Customer-specific information is then applied to the opposing sides of each case by the two integrated-valve printheads mounted on either side of the line. The codes are crisp and legible. Coded cases are then off-loaded and hand-palletized.
To change the print information, operators select a new message that has been programmed into the touchscreen controller. The message is sent to the IJ/3000 printhead and is ready to go when the next case passes the printer.
Leach Farms runs the line on a seasonal basis, so flexibility is critical. Everything on the line is mobile so if the equipment needs to be moved away, the ink-jet printer can be unplugged from a power outlet and moved into temporary storage for the packing of bulk totes. For added transportability, an external ink-delivery pump is mounted on a bracketry below the controller, along with the pail of ink.

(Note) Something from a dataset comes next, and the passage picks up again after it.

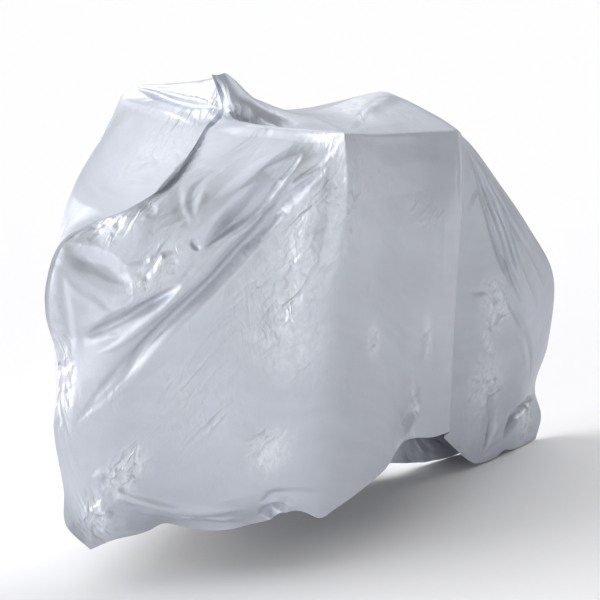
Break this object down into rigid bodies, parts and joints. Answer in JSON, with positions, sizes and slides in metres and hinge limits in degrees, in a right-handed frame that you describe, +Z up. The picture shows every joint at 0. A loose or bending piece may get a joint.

Says Hankes, "We wanted to print multiple lines of type on each side of the shipping cases. Reliability was key to our making the decision to move to ink-jet printing. We like the level of support we get from Diagraph."
Leach Farms also benefits from a boost in customer satisfaction, Hankes points out. "The date and time codes and product ID information looks clear and legible, so we're seeing good traceability," Hankes says. "It has been working very well so far."
Although Hankes says the company hasn't noticed a significant labor savings, Leach Farms now saves time on code changes and is able to print clear, concise information on the cases when and how they need to be printed. He concludes, "Labor was not reduced, but we can now allow our staff more time to take care of other responsibilities. Our cases have a more professional appearance and this system was more cost effective than others. That means a lot."